1.    Stress on rhetoric as a central discipline (as opposed to dialectic or logic)
2.    Stress on the Studias Humanitates  as opposed to the liberal arts  (grammar, rhetoric, history, poetry, moral philosophy)
3.    Emphasis on classical role models for rhetoric
4.    Adoption of classical values, views of beauty, views of citizenship (rhetoric of visual expression
5.    Positive view of humanity – humanity as basically good, but fundamentally flawed (human sin).  Notion that humans share god-given human nobility – Greeks and Romans as examples.

Petrarch

1.    Italian, born in France (family exiled), clerical, very well-read
2.    Ascent of Mt Ventoux: mountain as an extended metaphor for life; examples of early Humanist rhetoric; stress on classical sources and allusions; notion that human self is worthy of examination and capable of improvement
3.    Great stress on rhetoric – Cicero as role model
4.    Notion of self improvement, rooted in Christian tradition (St.

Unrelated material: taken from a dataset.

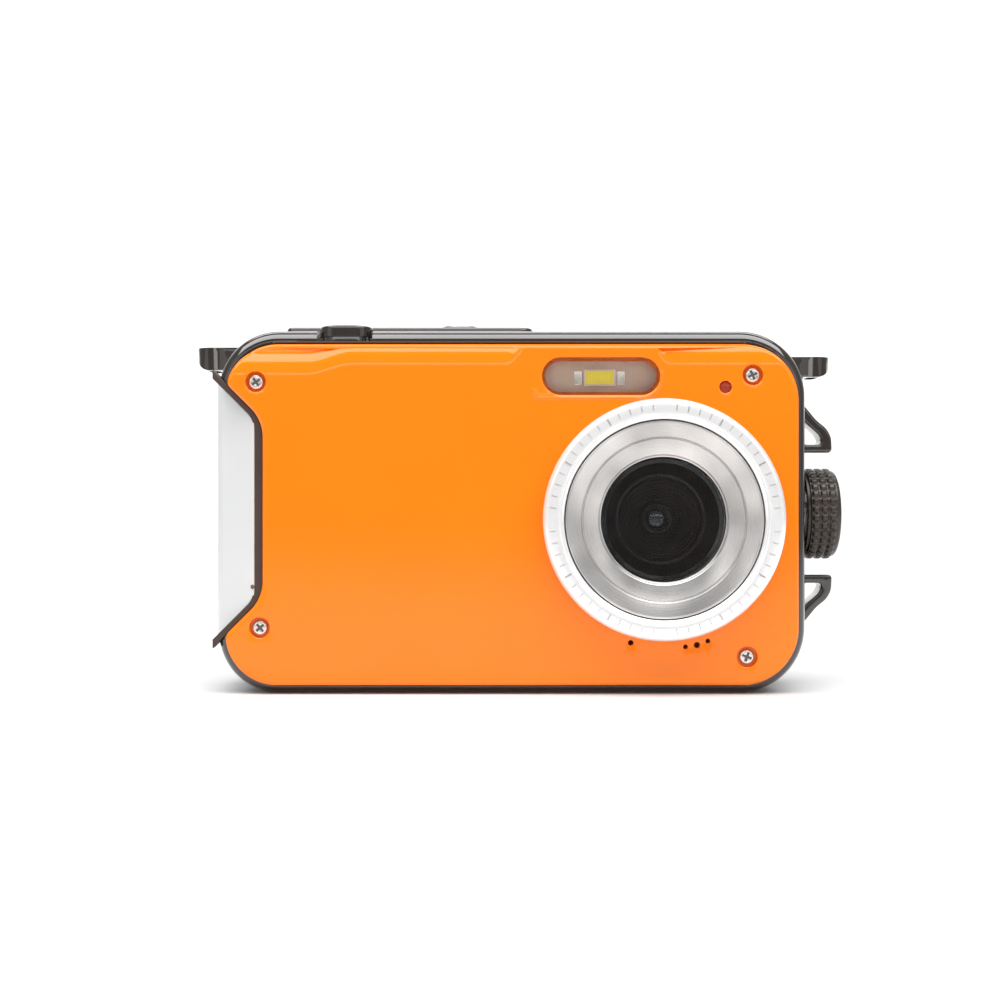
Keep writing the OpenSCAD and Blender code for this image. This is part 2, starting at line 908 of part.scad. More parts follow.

Augustine, St Francis) and in Classical tradition (Cicero, Ovid)
5.    Humanist rhetoric as a rival of scholastic logic – note his critique of logicians in his Disapproval of the Improper Use of Dialectic.

Development and Consequences of Humanist Activity in Italy (1350-1500)

1.    Humanist stress on rhetoric, classical values, and classical ideals
2.    Use of classical texts as role models for good Humanist Latin rhetoric
3.    Corrupted texts leads to search for multiple copies for clarification
4.    Philology – comparative textual studies – comparison of many different copies to remove errors and establish a “pure” text
5.    Search for multiple copies of knowl Latin works leads to rediscovery of lost Latin works: Cicero, Seneca, etc
6.    Discovery of lost Latin works leads to search for Greek works – in Italian libraries and beyond
7.    Recovery of many lost Greek works: Poetry, Drama, History, Philosophy, Mathematics, etc
8.    Knowledge of multiple classical philosophical traditions, many of which contradict, leads to growth of questioning and philosophical skepticism in Italian, and European, intellectual life.